Tue, 02 Jul 2019

Molten Discord

alpha 1927 devlog


Changing Distribution Platforms

In The Beginning

To make the first pre-alpha builds available to testers I needed a simple and somewhat convenient way to distribute them.

Back not that many options were available:

The latter was, what I started out with: a simple webpage that used Steam-authentication to restrict downloads to certain SteamIDs. This way I could look up the SteamID for my testers and give them access to the required files. However this meant testers had to manually download new versions. Far from convenient. While I used it for the earliest hardware-compatibility tests, I dismissed this option rather quickly.

Steam would have been the most convenient option for the testers as well as for me.
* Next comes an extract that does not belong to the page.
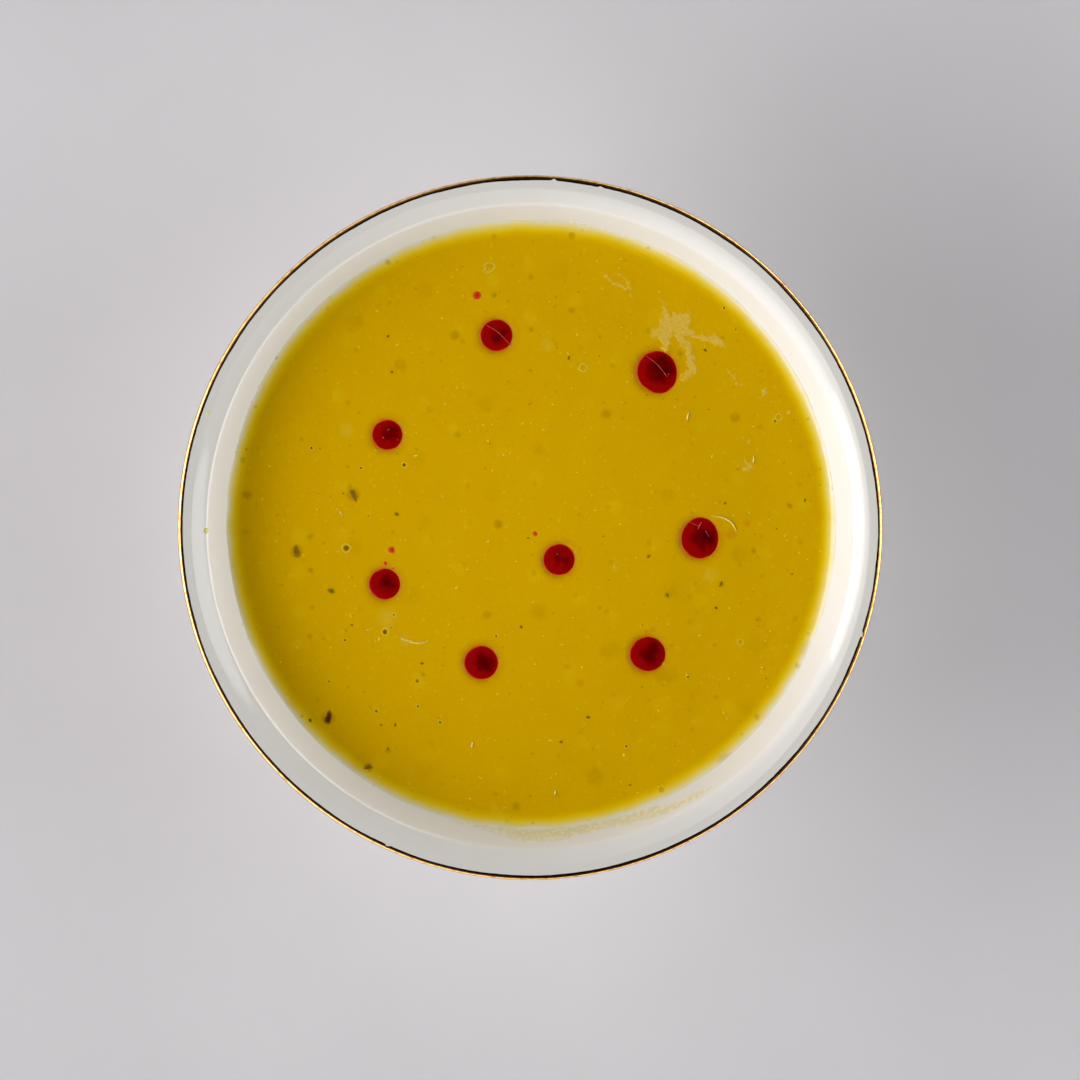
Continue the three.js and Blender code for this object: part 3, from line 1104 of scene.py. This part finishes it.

But Steam is either all-in or not-at-all. To distribute my closed alpha builds on Steam I would have had to go through the full shenanigan, just like starting to sell the game. This includes all kind of tax information, requiring me to register a tax number with the IRS. For this, however, I first wanted to set up a limited corporation in Austria, which has steep initial capital requirements, recurring costs and an administrative overhead. (And we are talking a few 1000s of Euros, not just a few 100 - just as an aside for everyone who complains about spending a few hundred USD to setup a LLC in their respective jurisdiction. Consider yourself lucky..) So I prefer to postpone this step as long as possible. Thus Steam as distribution platform was out.

itch.io turned out to be perfectly placed in the market back then. No need for any tax information as long as I do not plan to receive payments, easy to upload new builds and automated updates for the testers (if they are using the itch.io client). It also has support for devlogs and of course the required and well handled access restrictions for setting up closed alpha testing.

Built a logging camp to camp a new log entry

One year later - Why make the switch from itch.io to Discord?

The problem with itch.io was that none of my testers used it otherwise. Heck, I had people ask me how the game was progressing despite them having access to it, resulting in awkward stares and "Oh yes, you are right, stupid of me to ask. .. Uh.. What was the name of that website again?". Sadly itch.io is very much a niche player mostly frequented by developers, hardcore indie-fans and the like.

Luckily enough for me, at the beginning of this year Discord announced their own self-managed distribution program. Since every one of my testers already used Discord, there was no friction for them testing the game. They all have the Discord client installed and thusly can benefit from auto-updates. Discord also made the right decision that distributing a game without taking money for it does not require tax-information up front. Only when the game is ready to be sold this information is required. Just like with itch.io.

As you can guess, this was not a difficult decision to make. It also allowed me to start integrating cloud saves on Discord as well as achievements when (not if) they start supporting them.

Vulkan emits Molten apple juice Metal

When I tried to use Vulkan on macOS via MoltenVK more than a year ago it failed to compile my shaders and I left it at that, thinking that it is not my fault but bugs in spirv-cross. But with the game progressing and the Metal backend falling behind the Vulkan one even more, I had to consider my options for macOS: either spend a few (many?) days working on the Metal backend or see if I feel lucky and try MoltenVK again. I opted for the latter and encountered the same error as last year during shader compilation. This time however, I was motivated to figure out what my shaders were doing exactly, for spirv-cross to fail at generating MSL-shaders.

Turned out it could not handle the definition of a struct within a uniform block. While the uniform block was handled correctly, the actual type definition was not emitted in the Metal shader code and thusly compilation failed. By moving the definition out of the uniform block all the shaders compiled perfectly. And with the odd changes here and there (only 2, really) MoltenVK was up and running in less than 2 hours. Margin Magnate now looks just as good under macOS as it does under Windows. From now on the only backend used in Margin Magnate is the one for Vulkan. This removes a huge maintenance burden for me, which is always great.

In regards to performance I do not have concrete measurements since the backends did not have feature-parity anyway. Only subjectively speaking I do not notice a degradation in performance. In fact, it feels like it is even somewhat more performant than it was before. But since I have no numbers to back this up, I prefer to err on the safe side and say, that this is not the case. On the other hand, there were certain optimizations I never came around to implement for the Metal-backend. Maybe MoltenVK applies them behind the scenes and it really is faster.

No matter what, it is great to be able to fully concentrate on Vulkan from here on out, as it is a joy to work with.